Ibrahim (45), misalnya, ia sudah belasan tahun menggantungkan hidup keluarga dari ayunan kapaknya di tengah-tengah hutan Mangrove. Setiap hari ia mendayung sampan berkilo-kilo meter ke dalam anak-anak sungai untuk mencari kayu jenis bakau maupun nyirih untuk ditukarkan menjadi rupiah di panglong arang sekitar Sungai Terus Kecamatan Pulau Merbau.
Dalam satu hari Ibrahim mampu mengumpulkan 700 Kg hingga 1 Ton kayu Mangrove. Untuk jenis Bakau yang menjadi bahan utama arang biasanya dihargai Rp 120 hingga Rp 150 perkilogramnya. Sedangkan jenis kayu Nyirih hanya Rp 100 perkilogram, jenis ini dijadikan bahan bakar untuk dapur memasak arang.
"Harga belinya murah tidak naik-naik, sedangkan kayu makin susah dicari. Tapi mau bagaimana lagi, tidak punya pilihan lain selain bekerja sebagai penebang bakau, daripada mencuri," keluh Ibrahim.

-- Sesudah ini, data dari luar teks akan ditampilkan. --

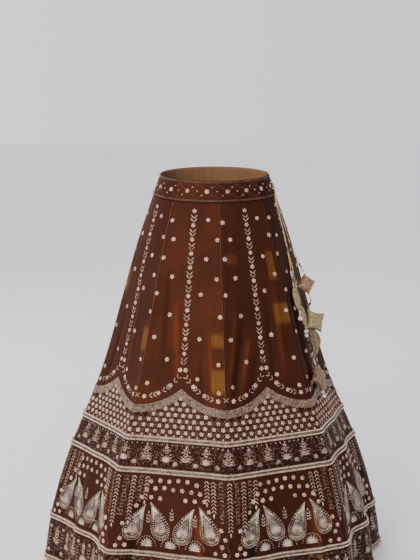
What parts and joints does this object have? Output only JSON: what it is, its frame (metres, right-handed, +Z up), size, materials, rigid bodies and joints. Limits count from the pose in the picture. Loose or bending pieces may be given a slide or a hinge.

Ibrahim hanya satu dari ratusan bahkan mungkin ribuan masyarakat Kepulauan Meranti yang menggantungkan hidup pada Mangrove dan arang. Dalam satu hari, baik penebang maupun pekerja lepas di industri arang hanya mampu mengantongi Rp 40 Ribu hingga Rp 100 Ribu saja.
Begitu juga dengan pekerja yang bertugas memasak kayu bakau menjadi arang. Dari hasil penelusuran, para pekerja panglong arang lainnya, yang juga banyak dibawah umur juga merasakan hal yang sama. Entah karena memang merasa cukup, atau karena SDM yang kurang. Setiap pekerja dengan tugas lain yang berbeda, hanya diupah sebesar Rp 13 Ribu perhari.
Selain itu setiap bulan ada pihak yang memungut Rp1 juta perpanglong sebagai kompensasi kayu mangrove yang dipakai.
Noh, salah satu warga suku Akit yang bekerja di salah satu panglong arang. Tugasnya menjaga api dapur arang yang harus terus menyala, hingga proses memasak kayu menjadi arang selesai. Dua dapur yang ia jaga memakan waktu tiga bulan untuk selesai dan bongkar muat sebelum diekspor.
"Api tidak boleh padam, jadi harus dijaga terus. Tidak peduli siang ataupun malam, kayu bakar harus terus disiapkan. Saya baru bisa pulang ke rumah setelah dapur bongkar, tiga bulan sekali," ucap Noh.